Sci-Fi Inside: Serenity – (21:46) – NEW FEATURE!

This is a typical promo piece that the Sci-Fi Channel broadcasts to promote certain films. It has some great candid bits and interviews, but nothing that the other features in this set don’t already reveal. Still, it goes deeper than the usual fluff by talking a great deal about the television program and what brought about the live-action film. The “exclusive clip,” of course, loses something when you’ve seen the film 100 times.
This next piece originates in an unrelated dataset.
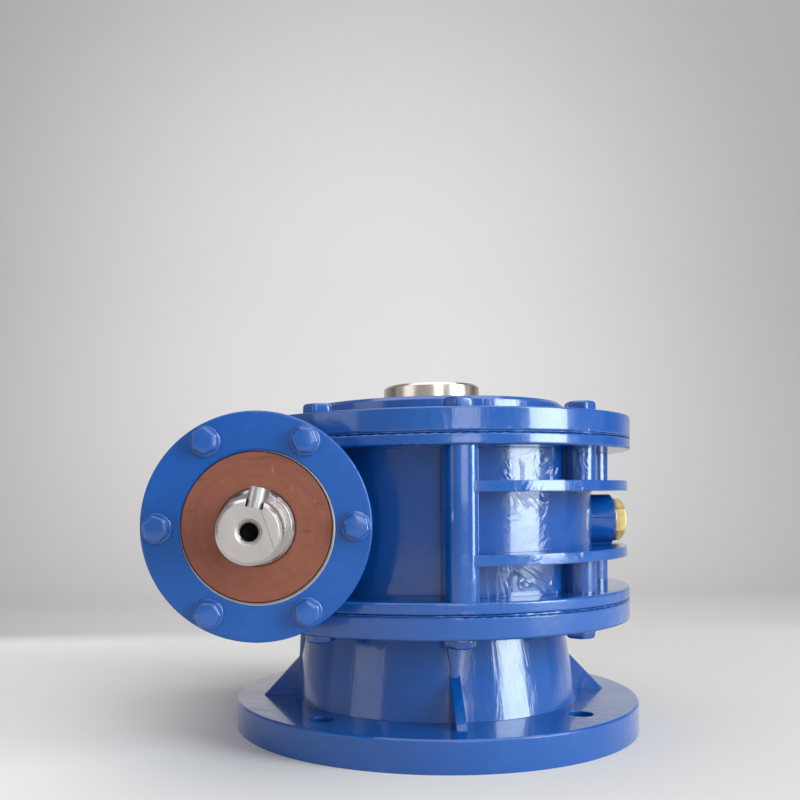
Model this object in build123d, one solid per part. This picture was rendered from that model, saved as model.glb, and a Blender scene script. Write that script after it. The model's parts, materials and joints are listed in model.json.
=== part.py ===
"""Right-angle worm gearbox with a hollow output shaft on a bell-shaped foot flange.

The output axis is Z, with the origin at the centre of the foot's underside. The worm lies
level beside it, along Y, and its shaft end points to -Y. Sizes are millimetres.
"""

import os
from math import acos, ceil, cos, degrees, pi, radians, sin, sqrt, tan

from build123d import *

# Gear set
centre_distance = 110.0
module = 5.5
worm_starts = 1
wheel_teeth = 30
pressure_angle = radians(20)
wheel_width = 36.0
wheel_rim_thickness = 12.0
wheel_overhang = 2.0
wheel_edge = 3.0
flank_clearance = 0.3
thread_half_length = 36.0
thread_root_sink = 0.5

# Worm shaft and its end
worm_shaft_r = 20.0
worm_shoulder_r = 24.0
worm_shoulder_length = 13.0
shaft_end_r = 15.0
shaft_end_length = 76.0
shaft_end_chamfer = 1.5
collar_proud = 1.5
key_width = 8.0
key_height = 9.5
key_seat_depth = 4.0
key_length = 50.0
key_end_gap = 0.5
key_angle = 77.0
centre_hole_r = 4.25
centre_hole_depth = 26.0
centre_hole_mouth = 2.0

# Hollow output shaft
output_bore_r = 21.0
output_seal_r = 31.0
output_journal_r = 32.5
wheel_seat_r = 35.0
output_collar_r = 40.0
output_collar_length = 13.0
output_projection = 12.0
output_shaft_chamfer = 1.5
output_key_width = 12.0
output_key_rise = 3.3
hub_half_length = 22.0
hub_sleeve_thickness = 14.0
hub_web_thickness = 18.0
hub_rim_thickness = 8.0
wheel_key_width = 20.0
wheel_key_height = 12.0
wheel_key_seat_depth = 7.2
wheel_key_length = 38.0
lock_screw_r = 3.0
lock_screw_length = 14.0
lock_screw_count = 6
spacer_wall = 5.0

# Bearings: outer radius, width, rollers
worm_bearing_r = 40.0
worm_bearing_width = 18.0
worm_roller_count = 10
output_bearing_r = 50.0
output_bearing_width = 18.0
output_roller_count = 12
roller_tilt = radians(13)
roller_taper = radians(2)
roller_share = 0.3
roller_clearance = 0.04
roller_length_share = 0.66
cage_rim = 1.2
cage_half_thickness = 1.0
cage_bar = 1.2
cage_setback = 1.2

# Seals
worm_seal_width = 10.0
output_seal_outer_r = 42.5
output_seal_width = 8.0
seal_running_gap = 0.05
seal_recess = 1.0
seal_edge = 0.6
seal_lip_bevel = 1.0
seal_lip_length = 2.5
seal_wall = 3.0
seal_web = 3.0
seal_lip_root = 5.0
seal_lip_flare = 2.0

# Housing
housing_half_height = 49.0
chamber_clearance = 2.0
drum_wall = 9.5
flange_thickness = 7.0
bolt_land = 15.5
flange_land = 17.0
boss_wall = 4.0
rib_thickness = 6.0
rib_offset = 20.0
rib_inset = 1.5
rib_end_gap = 3.5
rib_root = 1.0
worm_chamber_clearance = 3.0
tube_wall = 8.0
tube_inset = 10.0
tube_flange_r = 61.0
tube_flange_thickness = 15.0
edge_round = 1.2

# Covers, gaskets and their bolts
gasket_thickness = 0.5
cover_thickness = 13.0
gasket_inset = 0.5
spigot_depth = 4.0
fit_clearance = 0.1
inner_boss_r = 58.0
top_boss_r = 84.0
top_boss_rise = 12.0
crown_flat = 10.0
lower_boss_r = 60.0
boss_lip = 0.5
seal_lip = 1.5
seal_lip_rise = 4.0
seal_shoulder = 4.0
bore_chamfer = 1.2
rear_recess_wall = 6.0
rear_recess_depth = 2.0
spigot_wall = 4.0
cover_bolt_count = 8
cover_bolt_r = 5.0
cover_bolt_flats = 16.0
cover_bolt_head = 6.4
cover_bolt_grip = 10.0
input_cover_thickness = 12.0
input_spigot_length = 5.5
input_bolt_count = 6
input_bolt_circle_r = 52.0
input_bolt_r = 4.0
input_bolt_flats = 13.0
input_bolt_head = 5.3
input_bolt_grip = 12.0
washer_r = 8.0
washer_thickness = 1.6
hole_clearance = 0.5
thread_clearance = 0.05
blind_end = 1.5

# Foot: bell, ribs and base flange
foot_height = 70.5
bell_bolt_clearance = 15.25
bell_flare = 9.0
bell_wall = 8.0
base_thickness = 19.0
base_hole_offset = 15.5
base_hole_edge = 22.5
base_chamfer = 1.0
base_hole_r = 7.5
base_hole_count = 4
register_land = 7.0
register_depth = 5.0
foot_rib_count = 4
foot_rib_thickness = 6.0
foot_rib_rise = 31.0
foot_rib_inset = 17.5
foot_rib_root = 1.5

# Oil plugs
plug_boss_r = 17.0
plug_boss_rise = 15.5
plug_thread_r = 10.0
plug_flats = 24.0
plug_drop = 2.0
plug_head = 7.0
plug_washer_r = 14.0
plug_washer_thickness = 1.5
plug_thread_length = 12.0
drain_plug_angle = 60.0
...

I want to take a moment to mention the kick-ass packaging: It’s a box set with a transparent cover that overlays images to create a three-dimensional effect. It’s not entirely original, because Paramount awarded the exact same treatment to their 50th Anniversary Edition release of The Ten Commandments, but it’s still an awesome package that fans are sure to dig. This “Collector’s Edition” of Serenity will certainly stand out from the rest of the DVDs on your shelf (and the stores’ shelves) too.

So yep, Serenity is finally here in an awesome set, however, it does miss one thing: On the Region 4 release of the film, there was a 56-minute Q&A session at Fox Studios, Sydney. I would love to have been able to see this and it’s a damn shame that it isn’t included on this DVD set. If you imported last time you will probably want to hold on to the R4. You’ll still want to pick this up, though, for the new commentary track.

The Bottom Line

I really, really, really enjoyed Serenity. I do not think it is the masterpiece of science fiction that some superfans make it out to be, but I do think it is by far one of the better sci-fi films to come out in the past few years. If you’re a fan of Firefly or Serenity, this is a DVD that you need to get, regardless of whether you already own the original release. It’s a great presentation, it’s packed with tons of features worthy of your time, and the film simply deserves to be in every genre fan’s collection.

However, if you haven’t watched Firefly yet, do so. Despite the well-introduced exposition, I really feel you won’t be able to experience Serenity correctly without having watched the TV series.